The next piece of the architecture to discuss is how the physical data is stored. In Oracle, the database block size is determined at database creation and can be any multiple of 2K from the smallest of 2K up to the maximum of 32K (although each operating system may have a narrower range that restricts that). In SQL Server, the database block size, call a page, is always set at 8K (although there are exceptions to this, for data types such as varchar(max), varbinary(max), xml, image etc). In SQL Server, 8 x 8K pages forms an Extent which is the smallest allocation unit and should be 8 contiguous pages. Extent allocation in Oracle is handled differently depending on if the tablespace is defined with uniform extent sizes (each allocation is the same, based upon a value set by the DBA at tablespace creation) or is left as system managed (where Oracle decides how large the next extent needs to be based on internal algorithms).
Both Oracle and SQL Server store data in datafiles. In Oracle, one or more datafiles are assigned to a tablespace. (More accurately, when a tablespace is created, a datafile is defined to that tablespace. Later, that datafile can be expanded, or more datafiles can be added to it to increase overall space). Each tablespace has at least one datafile but may have more than one.
In SQL Server, the Filegroup is the concept that most closely matches the tablespace. A filegroup is a logical construct containing datafiles that can be used to spread datafiles out over multiple physical disk devices. When a database is created, a PRIMARY filegroup is mandatory Other user defined filegroups can also be created containing data files on various physical devices. Unless otherwise defined, the primary file group is the default and new objects created without the FILEGROUP keyword are assigned to the default filegroup.
Once again, SQL Server Books Online has an excellent reference to the subject, that I will not replicate here.
The final thing I want to mention in this post is the difference between the transaction logging models.

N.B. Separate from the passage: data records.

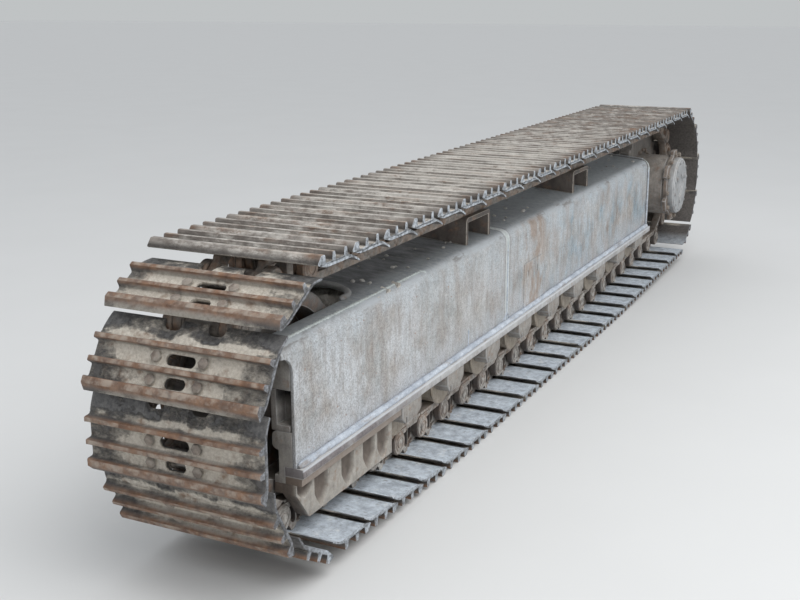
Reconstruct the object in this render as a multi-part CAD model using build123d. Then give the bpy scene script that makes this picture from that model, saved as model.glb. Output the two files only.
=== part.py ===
# Crawler track unit of a tracked jaw crusher, in millimetres.
# X runs along the track from the idler to the sprocket, Y towards the chassis, Z up.
import math
import os

from build123d import *

os.makedirs("parts", exist_ok=True)

# Chain: the pitch and the links in a run and round a wheel set the unit's length.
PITCH = 203.0
WHEEL_LINKS = 12
RUN_LINKS = 22
PIN_TO_SEAT = 62.0
PIN_TO_RAIL = 54.0
LINK_THICKNESS = 29.0
LINK_REACH = 34.0
LINK_NOSE = 12.0
RAIL_TAPER = 30.0
REAR_TAPER = 12.0
INNER_END_Y = 66.0
FRONT_JOINT = 48.0
REAR_JOINT = 36.0
BUSHING_SIDE = 46.0

# Shoes: a plate with three bars, a sloped front edge and a curved rear lip.
SHOE_WIDTH = 600.0
SHOE_PLATE = 14.0
BAR_HEIGHT = 40.0
SHOE_FRONT = 2.0
SHOE_NOSE = 50.0
NOSE_LIFT = 15.0
NOSE_SLOPE = 20.0
FRONT_BAR = 40.0
THIN_BAR = 20.0
MIDDLE_BAR_S = -43.0
REAR_BAR_S = -113.0
LIP_END_S = -197.0
LIP_DROP = 13.0
SEAT_REAR_S = -140.0

# Height of the wheels over the roller line, where the bottom run is flat, and clearances.
WHEEL_RAISE = 50.0
FLAT_FROM = 750.0
FLAT_TO = 3120.0
RUNNING_GAP = 0.3
SEAT_GAP = 0.05

# Bottom rollers, each resting on the chain, and the collars that hold them.
ROLLER_SPACING = 395.0
FIRST_ROLLER_X = 665.0
LAST_ROLLER_ROOM = 200.0
ROLLER_RADIUS = 88.0
ROLLER_FLANGE = 100.0
ROLLER_TREAD_OUT = 126.0
COLLAR_IN = 140.0
COLLAR_OUT = 202.0
COLLAR_LENGTH = 158.0
COLLAR_SIDE = 48.0
COLLAR_FOOT = 70.0
COLLAR_DROP = 22.0
NOTCH_WIDTH = 12.0
NOTCH_HEIGHT = 24.0
NOTCH_X = -46.0

# Side frame.
WALL_OUT = 180.0
FRAME_PLATE = 12.0
FRAME_BOTTOM = 330.0
RAIL_THICKNESS = 30.0
RAIL_OUT = 205.0
STRIP_THICKNESS = 26.0
STRIP_OUT = 199.0
STRIP_END = 578.0
ROOF_OUTER_Z = 740.0
ROOF_SLOPE = 5.0
BEND_RADIUS = 46.0
WALL_FRONT = -106.0
ROOF_FRONT = -168.0
WALL_CURVE = 62.0
FRAME_REAR = 4060.0
SLOT_HALF = 100.0
SLOT_END = 455.0
END_PLATE = 14.0
END_RIM = 6.0
RIB_PLATE = 12.0
RIB_CORNER = 44.0

# Idler and its slide.
IDLER_HALF = 92.0
IDLER_FLANGE_HALF = 45.0
IDLER_FLANGE_RISE = 18.0
IDLER_RIM = 52.0
IDLER_WEB_HALF = 14.0
IDLER_HUB = 78.0
HUB_TAPER = 20.0
RIM_TAPER = 10.0
FLANGE_TAPER = 8.0
IDLER_SHAFT = 32.0
BLOCK_IN = 96.0
BLOCK_OUT = 162.0
BLOCK_UP = 46.0
BLOCK_DOWN = 86.0
BLOCK_REAR = 106.0
RECESS_WIDTH = 46.0
RECESS_HEIGHT = 112.0
RECESS_DEPTH = 50.0
SHAFT_INSET = 10.0
SLIDE_REAR = 320.0
SLIDE_IN = 100.0
SLIDE_UPPER = 104.0
HEAD_IN = 96.0
HEAD_HEIGHT = 62.0
HEAD_ROUNDING = 20.0
WEB_IN = 118.0
FOOT_IN = 102.0
YOKE_ARM = 24.0
YOKE_HEIGHT = 76.0
YOKE_END = 560.0
YOKE_HEAD = 60.0
RECOIL_RADIUS = 92.0
RECOIL_ROD = 45.0
RECOIL_ROD_LENGTH = 110.0

# Front chain guides. A pocket is given by its middle, where it starts to taper, and its foot.
GUIDE_TO = 544.0
GUIDE_NOSE = 74.0
GUIDE_NOSE_Z = 241.0
GUIDE_NOSE_REAR = 0.0
GUIDE_IN = 129.0
GUIDE_OUT = 178.0
GUIDE_BOTTOM = 141.0
POCKETS = [
    (-57.0, 245.0, 214.0),
    (46.0, 203.0, 143.0),
    (220.0, 200.0, 143.0),
    (370.0, 200.0, 141.5),
    (475.0, 196.0, 141.5),
]
POCKET_RADIUS = 48.0
POCKET_OFFSET = 19.0

# Carrier skids, at their distance from the idler's axle.
SKID_CENTRES = [1422.0, 2800.0]
SKID_LENGTH = 255.0
SKID_HALF = 140.0
SKID_PLATE = 20.0
SKID_BEND = 24.0

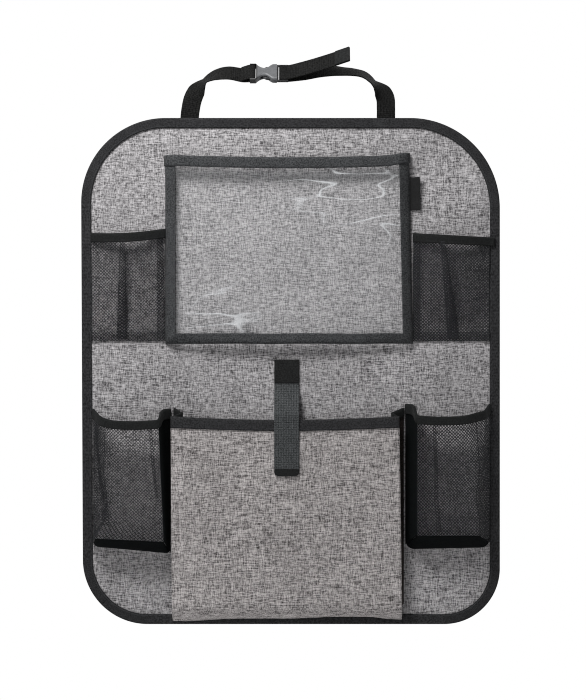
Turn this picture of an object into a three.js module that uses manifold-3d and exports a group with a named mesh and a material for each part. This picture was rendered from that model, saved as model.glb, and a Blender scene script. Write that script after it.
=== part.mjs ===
// Car seat back organizer: a hanging fabric panel with pockets and a headrest strap.
// Millimetres. +X is right and +Z is up, seen from the front. The front faces -Y.
// The origin is the centre of the panel's back face, which lies on the seat at y = 0.
import * as THREE from 'three';
import { mergeVertices } from 'three/addons/utils/BufferGeometryUtils.js';
import Module from 'manifold-3d';

const wasm = await Module();
wasm.setup();

// Panel and its binding
const panelWidth = 429.8;
const panelHeight = 520;
const panelThickness = 3.2;
const topLeftRadius = 86;
const topRightRadius = 91.5;
const bottomLeftRadius = 66;
const bottomRightRadius = 56.5;
const bottomLeftInset = 1.7;
const bindingWidth = 9.4;
const tapeThickness = 0.7;
const pressedEdge = 1.2;
const seamGap = 0.3;
const panelTaper = 4;

// Sheets
const netThickness = 0.8;
const clothThickness = 1.2;
const filmThickness = 0.4;

// Window pocket
const windowLeft = 128.7;
const windowRight = 121.7;
const windowFlare = 4.4;
const windowBelowPanelTop = 38.5;
const windowHeight = 193.1;
const windowTape = 10.3;
const windowRise = 9;
const windowDroop = 2.6;
const windowCurl = 2.5;
const filmUnderTape = 0.8;
const mouthBlend = 48;
const mouthLevel = 15;
const labelWidth = 11;
const labelHeight = 34;
const labelBelowWindowTop = 22.5;
const labelThickness = 1;

// Upper net pockets
const upperBelowPanelTop = 119;
const upperHeight = 110;
const upperTape = 8.2;
const upperHem = 9.5;
const upperPuff = 9;
const leftUpperTilt = 4.5;
const leftUpperDroop = 2.3;
const rightUpperTilt = -4.4;
const rightUpperDroop = 0.4;
const pleatWidth = 8.5;
const pleatRise = 1.2;
const leftPleatAcross = 0.43;
const rightPleatAcross = 0.45;
const tapeOverBinding = 4;

// Net pattern
const meshAcross = 7.2;
const meshUp = 9;
const strandShare = 0.27;

// Lower net pockets
const lowerTape = 7.8;
const lowerDepth = 24;
const lowerSag = 1.5;
const leftPocketInner = 123.8;
const leftPocketFrontInner = 133.6;
const leftPocketFrontOuter = 194;
const leftPocketAbovePanelBottom = 73;
const leftPocketHeight = 136;
const leftPocketSeamRise = 11;
const leftPocketFloorRise = 9;
const rightPocketInner = 118.6;
const rightPocketFrontInner = 129;
const rightPocketFrontOuter = 193.5;
const rightPocketAbovePanelBottom = 76.7;
const rightPocketHeight = 136.8;
const rightPocketSeamRise = 11;
const rightPocketFloorRise = 13.8;
const gussetFold = 2.5;

// Centre pocket
const centreLeft = 122.9;
const centreRight = 111.6;
const centreFlare = 3;
const centreHeight = 207;
const centreDroop = 3.6;
const centreAbovePanelBottom = 5;
const centreDepth = 19;
const centreBelly = 2.5;
const centreTape = 10;
const centreBottomCurve = 15;
const foldDepth = 9;
const foldTapeRise = 9;
const foldTapeWidth = 8;
const gussetSpread = 3.2;

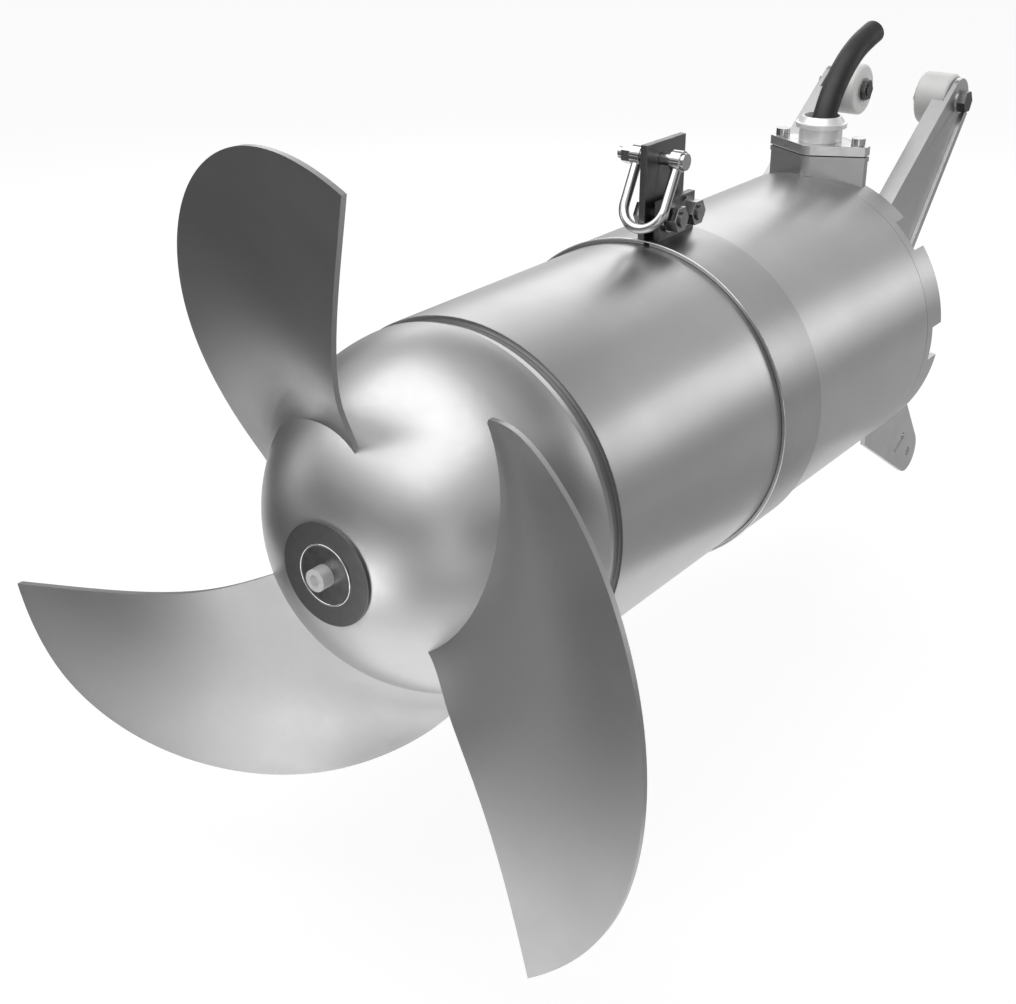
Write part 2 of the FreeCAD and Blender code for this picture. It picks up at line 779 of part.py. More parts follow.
def make_rear_bearing():
    start = rear_bearing_station
    end = rear_bearing_end
    lip = (rear_bearing_width - rear_roller_length) / 2 - cage_clearance
    lip_race = rear_roller_pitch + rear_roller_radius + roller_clearance - rear_race_lip
    inner_race = rear_roller_pitch - rear_roller_radius - roller_clearance
    outer_race = rear_roller_pitch + rear_roller_radius + roller_clearance
    outer = turned([(start, rear_bearing_radius), (end, rear_bearing_radius),
                    (end, lip_race), (end - lip, lip_race), (end - lip, outer_race),
                    (start + lip, outer_race), (start + lip, lip_race),
                    (start, lip_race)])
    inner = ring(inner_race, rear_seat_radius + seat_gap, start, end)
    write("rear_bearing_outer_ring", outer)
    write("rear_bearing_inner_ring", inner)
    first = start + (rear_bearing_width - rear_roller_length) / 2
    roller = Part.makeCylinder(rear_roller_radius, rear_roller_length,
                               Vector(rear_roller_pitch, first, 0), AXIS)
    rollers = around(roller, rear_roller_count)
    cage = ring(rear_roller_pitch + rear_cage_thickness / 2,
                rear_roller_pitch - rear_cage_thickness / 2,
                start + rear_cage_inset, end - rear_cage_inset)
    pocket = Part.makeCylinder(rear_roller_radius + cage_clearance,
                               rear_roller_length + 2 * cage_clearance,
                               Vector(rear_roller_pitch, first - cage_clearance, 0), AXIS)
    for cut in around(pocket, rear_roller_count):
        cage = cage.cut(cut)
    write("rear_bearing_rollers", Part.makeCompound(rollers + cage.Solids))
    bore = rear_bearing_radius + seat_gap
    wall = rear_bearing_radius + rear_shield_wall
    lip_radius = rear_bearing_radius - rear_shield_lip
    plate_front = start + rear_shield_setback
    plate_rear = plate_front + rear_shield_thickness
    floor_end = end + rear_shield_floor
    brim = start - rear_shield_brim
    shield = [(plate_front, casing_bore - seat_gap), (plate_rear, casing_bore - seat_gap),
              (plate_rear, wall + rear_shield_slope), (floor_end, wall),
              (floor_end, lip_radius), (end, lip_radius), (end, bore), (brim, bore),
              (brim, wall), (plate_front, wall + rear_shield_front_slope)]
    write("rear_bearing_shield", turned(shield))


# Rear cover

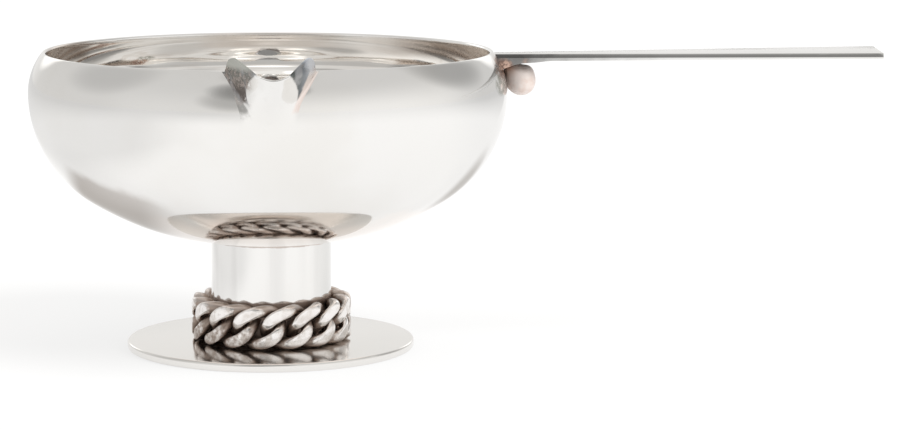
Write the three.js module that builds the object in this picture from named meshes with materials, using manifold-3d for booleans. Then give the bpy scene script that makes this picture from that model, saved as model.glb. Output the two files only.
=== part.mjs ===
// Silver sauce boat: a raised bowl with a beaked spout and a flat strip handle, carried on a tube
// stem whose foot is ringed by a soldered curb chain lying on a round base disc.
// Millimetres, +Z up. The origin is the centre of the disc's underside, the spout points along -Y
// and the handle along +X.
import * as THREE from 'three';
import { mergeVertices } from 'three/addons/utils/BufferGeometryUtils.js';
import Module from 'manifold-3d';

const wasm = await Module();
wasm.setup();

// Base disc
const discRadius = 38.7;
const discThickness = 2.3;
const discEdgeRound = 0.7;

// Stem
const stemRadius = 16.15;
const stemWall = 1.2;
const stemLength = 25.7;

// Bowl: a shallow dish, a round flank and a shoulder that closes in to the rim
const bellyRadius = 63.9;
const rimAboveBelly = 10.8;
const shoulderArc = 17.0;
const flankArc = 33.4;
const dishArc = 91.5;
const bowlWall = 1.2;

// Spout: a beak of sheet bent to a blunt V, with an ear standing above the rim on each side
const spoutProjection = 16.6;
const spoutHalfWidth = 12.1;
const spoutFootHalfWidth = 6.6;
const spoutDepth = 15;
const spoutWall = 1.1;
const lipDrop = 1;
const earRise = 3.8;
const earSetback = 4;

// Curb chain round the foot of the stem: rise and lean are those of the wire's centre line, the
// twist is how far it swings out and in, and the wire is as thick as its neighbours leave room for
const linkPitch = 7.3;
const linkRise = 8.6;
const linkLean = 1.2;
const linkTwist = 2.4;
const chainDepth = 5.05;
const chainTurn = THREE.MathUtils.degToRad(12.3);

// Handle: a flat strip that flares towards its free end, thickened where it meets the bowl
const handleLength = 104.75;
const handleRootWidth = 7;
const handleEndWidth = 23.5;
const handleEndSkew = 1.9;
const handleRootThickness = 2.3;
const handleNeckThickness = 1.75;
const handleEndThickness = 1.35;
const handleRootLength = 10;
const handleNeckLength = 6;
const handleBelowRim = 0.8;
const handleClimb = 0.75;

// Bead filling the corner under the handle
const beadRadius = 3.95;

// Gap that every soldered seat keeps
const seatGap = 0.3;

// Proportions of the curves
const spoutFlare = 1.84;
const spoutSpread = 2;
const noseBluntness = 0.6;
const lipLowPull = { back: 0.15, up: 0.2 };
const lipHighPull = { back: 0.4, up: 0.6 };
const earFall = 0.3;
const linkReachPerPitch = 0.747;

// How far a cutting body runs past what it cuts, and how deep the spout's foot starts in the bowl
const overshoot = 20;
const spoutBuried = 1;

// Fineness of the facets
const bowlSegments = 60;
const dishSteps = 6;
const flankSteps = 7;
const shoulderSteps = 4;
const roundSegments = 48;
const edgeSteps = 3;
const beadSegments = 20;
const beadRings = 12;
const linkSteps = 30;
const linkSides = 8;
const spoutLevels = 12;
const spoutColumns = 14;
const lipSteps = 10;
const spacingSamples = 120;

// Heights that follow from the sizes above
const discTopZ = discThickness;
const stemFootZ = discTopZ + seatGap;
const dishCentreAboveBelly = Math.sqrt((dishArc - flankArc) ** 2 - (bellyRadius - flankArc) ** 2);
const stemTopZ = stemFootZ + stemLength;
const dishCentreZ = stemTopZ + Math.sqrt((dishArc + seatGap) ** 2 - stemRadius ** 2);
const bellyZ = dishCentreZ - dishCentreAboveBelly;
const rimZ = bellyZ + rimAboveBelly;
const rimAngle = Math.asin(rimAboveBelly / shoulderArc);
const rimRadius = bellyRadius - shoulderArc * (1 - Math.cos(rimAngle));

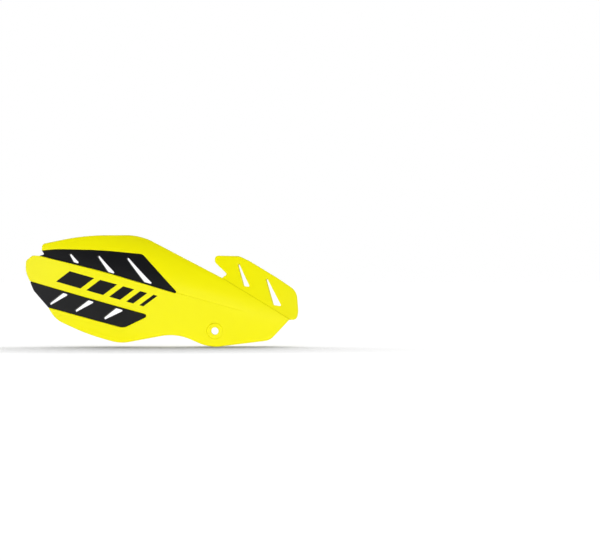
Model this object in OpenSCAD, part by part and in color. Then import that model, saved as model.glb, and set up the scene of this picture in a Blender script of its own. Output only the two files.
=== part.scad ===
// Motocross hand guard: a moulded shell with three outer fingers and a folded-back inner flap,
// and two black vented inserts that fill the windows between the fingers.
// x runs inwards along the panel, y to the rear and z up. The origin is on the bolt hole, at the
// screw seat. Outlines are drawn as seen from the front, anticlockwise, as [x, z, corner radius].

/* [Panel surface] */
// Slope of the panel's long axis, down towards the inner end, in degrees
tilt = 15.5; // [5:0.5:25]
// Distance from the bolt hole outwards to the crown line, where the bend radius changes
crown_out = 60; // [50:1:75]
// Bend radius of the panel on the inner side of the crown line
inner_bend_r = 500; // [400:10:800]
// Bend radius of the outer end, which wraps round the hand
outer_bend_r = 230; // [210:5:400]
// Height of the crease above the bolt hole
crease_h = 25; // [22:0.5:28]
// Angle by which the panel breaks back at the crease, in degrees
crease_angle = 12; // [6:1:16]
// Radius of the roll above the crease
roll_r = 73; // [70:1:110]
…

Oracle instances are defined with redo log file. The redo log contains two or more groups contains 1 or more online redo log files. It is common practice to multiplex the redo log files to protect against media failure. As changes are made to data, logging information is written to the currently active redo log group. When the current group fills, a log switch occurs and log information is written to the next member of the group. This cycle continues through the group as data is generated. If ARCHIVELOG mode is enabled, after a log group is filled a copy of the log is written to the log archive destination. These sequentially numbered archive logs are used for point in time recovery in the event of a failure.
The SQL Server Transaction Log on the other hand is one or more log file per database that is written to continually in a wrap around fashion. In a database in full recovery mode, the transaction log is written to continually and will continue to grow unless a transaction log backup is done. Once the backup is done, the transaction log is free to be written over again from the beginning. In simple recovery model, changes are still logged to the transaction log, but once a transaction is completed, the space in the transaction log is able to be overwritten, so a chain of changes cannot be maintained (point in time recovery is impossible in this mode).
Oracle has two options for logging: ARCHIVELOG mode and NOARCHIVELOG mode. Transactions are still logged to the online redo logs, but the difference here is whether or not the redo logs are archived out to disk when full. The Oracle Documentation discusses this in more detail.
SQL Server has three different logging modes: Full, Bulk Logged and Simple. Full and Simple respectively correspond to the two Oracle methods. SQL Server Books Online covers these in more detail.
SQL Server and Oracle are two different Relational Database Management Systems and hopefully these posts will help explain some of the differences between the two for those people, like me, who regularly are faced with using both.